June 3rd, 2006 No comments

A friend of mine sent the following link to me from the Educators Corner of the Stanford Technology Ventures Program. (http://edcorner.stanford.edu/podcasting.shtml)

These are a series of very interesting podcasts from innovative Chief Executive Officers from across the technology industry. These podcasts cover leadership, entrepreneurship and how these speakers have become leaders in their industries.

The one i have just listened to is by Marissa Mayer (VP Search Products and User Experience @ Google). She shared these insights that are critical to product development at Google.
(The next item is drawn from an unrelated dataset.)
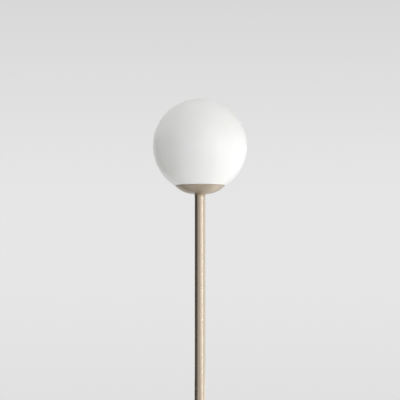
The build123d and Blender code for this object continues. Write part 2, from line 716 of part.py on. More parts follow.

  1. Ideas from everywhere. Encourage and enable idea flow and incubation. Don’t assume it will happen naturally.
  2. Share all info. Provide tools/forums that make it easy to share info freely and widely internally.
  3. If you’re great, we’ll hire you.
  4. Provide a license to pursue dreams. 50% of new products comes from the 20% free time discipline (i.e. 4x more productive than regular time!)
  5. Don’t perfect on the drawing board. Innovate and iterate (quickly).
  6. Ask users thru playing with real product.
  7. Data is apolitical. Data creates clarity. Use split tests all the time if you’re not sure.
  8. Creativity loves constraint. Don’t start with a white sheet of paper. Set clear goals and objectives from Day 1.
  9. Users not money. Money follows the users. Always.
  10. Don’t kill products. Morph them into something different and better.